I went to the woman, who was with her teenage daughter, and asked if we could speak privately. She responded, “Anything you want to say to me you can say in front of my daughter.” I asked again to speak privately. She made the same reply. I made yet another request and pointed out that it was a private and adult conversation. She finally relented and we went to another room.
I told her I was sorry for raising my voice and arguing with her. She responded that I was only apologizing because I was made to. I responded that no one could make me apologize and I was there because I was sincerely sorry. She responded that she did not accept my apology.
I can only imagine that my determination came from a very sincere desire to make peace. I continued to apologize, trying not to justify my actions in any way.
She then told me to get on my knees and beg for her forgiveness. Without a thought, I fell to my knees, bowed my head, apologized, and asked her to forgive me. She lifted her hand while looking down at me and told me to kiss it while asking for forgiveness. I did both.
She said okay, that she would accept my apology, and then proceeded to explain to me “my place” – which was beneath hers. I plastered a smile on my face and held my tongue.
I had made peace. At the time, I thought what I had given up was less than I had gained.

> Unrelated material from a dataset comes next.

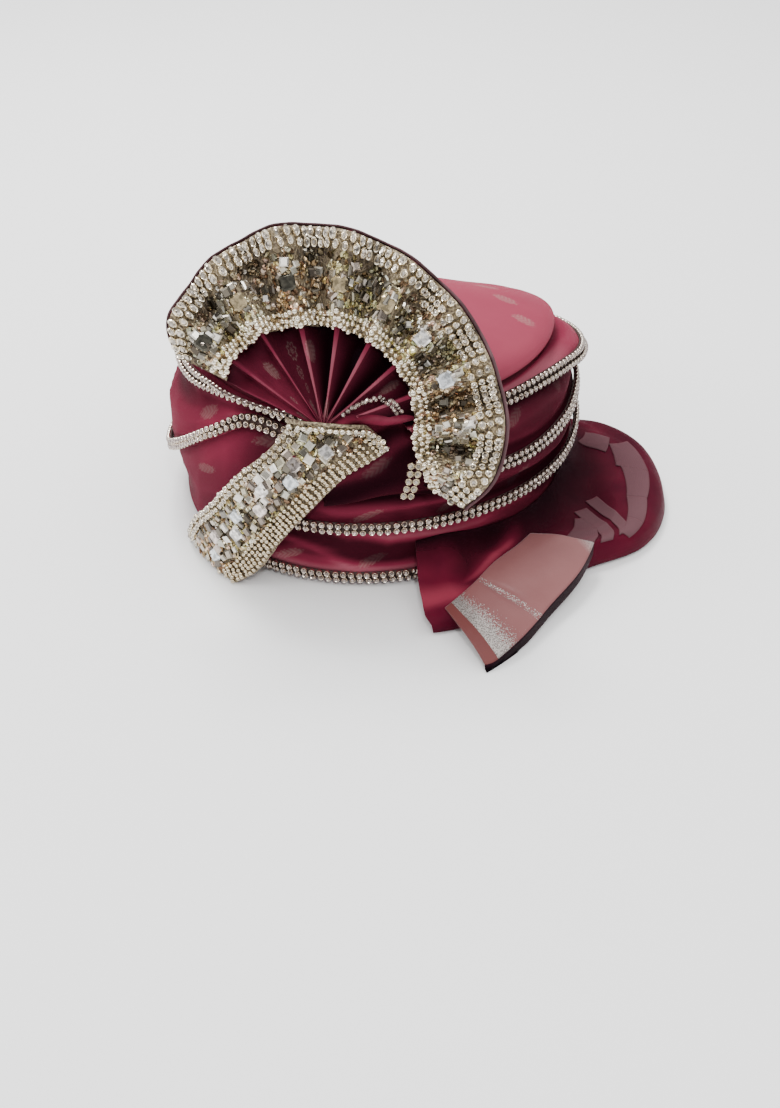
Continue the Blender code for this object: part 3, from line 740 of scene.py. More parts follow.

But unlike the incident with my sister, this incident stayed in my mind for years. I analyzed it. I dissected it.
I wondered why each had made the request. I wondered what it said about them that they had made the request. I wondered how they felt when they saw me acquiescent.
I wondered what lead to my acquiescence. I wondered what it said about me that I did so. I wondered if the price had been worth it.
No one who knows me, even superficially, would suggest that I have a low self-esteem. Overall, I would say the same. It is not that I do not have doubt. I often experience doubt but I also believe in myself and know that I can accomplish anything I set my mind to. My self-analysis and reflection is both my gift and my burden – always considering how I can improve my character.
At the time, I believed peace was of the utmost importance. I was so focused on making peace I did not consider what was being asked of me. I did not have time to think about the symbolic meaning of what I agreed to do, what it would do to my own self-esteem – or my relationship with others. I simply wanted peace and humbling myself to apologize, even though I sincerely believed I had been the one wronged in the argument, it seemed like a small sacrifice.
But it did have consequences.
Bowing to another human in submission is different than showing sincere respect, such as with a parent, but it is a small distinction that can quickly be abused.
It affects both the person submitting and the person demanding it on a very deep level.
The submitter loses a part of their self-respect, their belief that all humans are created equal – that the submitter is equal to others. The demander, on the other hand, becomes intoxicated with a feeling of being powerful over other humans – that the demander is indeed of a higher status than others. Both are dangerous to humanity.
It is no wonder humans have demanded this action from other humans throughout history.
At the time I thought it had no affect on me. I was wrong. For a long while, it caused me to feel that I needed to demonstrate my strength and to close off any outward appearance of vulnerability. It also caused me to become more sensitive to perceived disrespectful behavior toward me.
It took a lot of years to come to terms with this and make the decision that it was not the way I wanted to be.
Strength comes from the inside – it does not always need to be swung like a hammer. A vulnerability is not a weakness. It can actually be a better source of strength than a hammer. Humbleness is one of the best characteristics a human can have. Mistakes are lessons, though sometimes the lessons are not as obvious as we think.
But the most important question is, would I do it now? Part of me says absolutely not. Another part of me understands we cannot make such predictions when we are not in the situation. If I felt the stakes were high enough, I am honest with myself enough to know it is not outside the realm of possibilities.
Do I think that situation had high enough stakes? The first time, for the shoes, absolutely not. I was a teenager, and for a teenager, the right shoes actually do seem like the end of the world.
The second time? At the time, I really did think the stakes were high. Now? I go back and forth. A lot of other people were affected by whether peace existed – but only I had the power to make the peace for everyone. Mostly that makes it worth it for me.
Do I regret submitting to the demand? For a time I did. But it was a good lesson for me. At least I can look back and know my arrogance did not prevent me from doing the right thing, which was to make every effort for peace.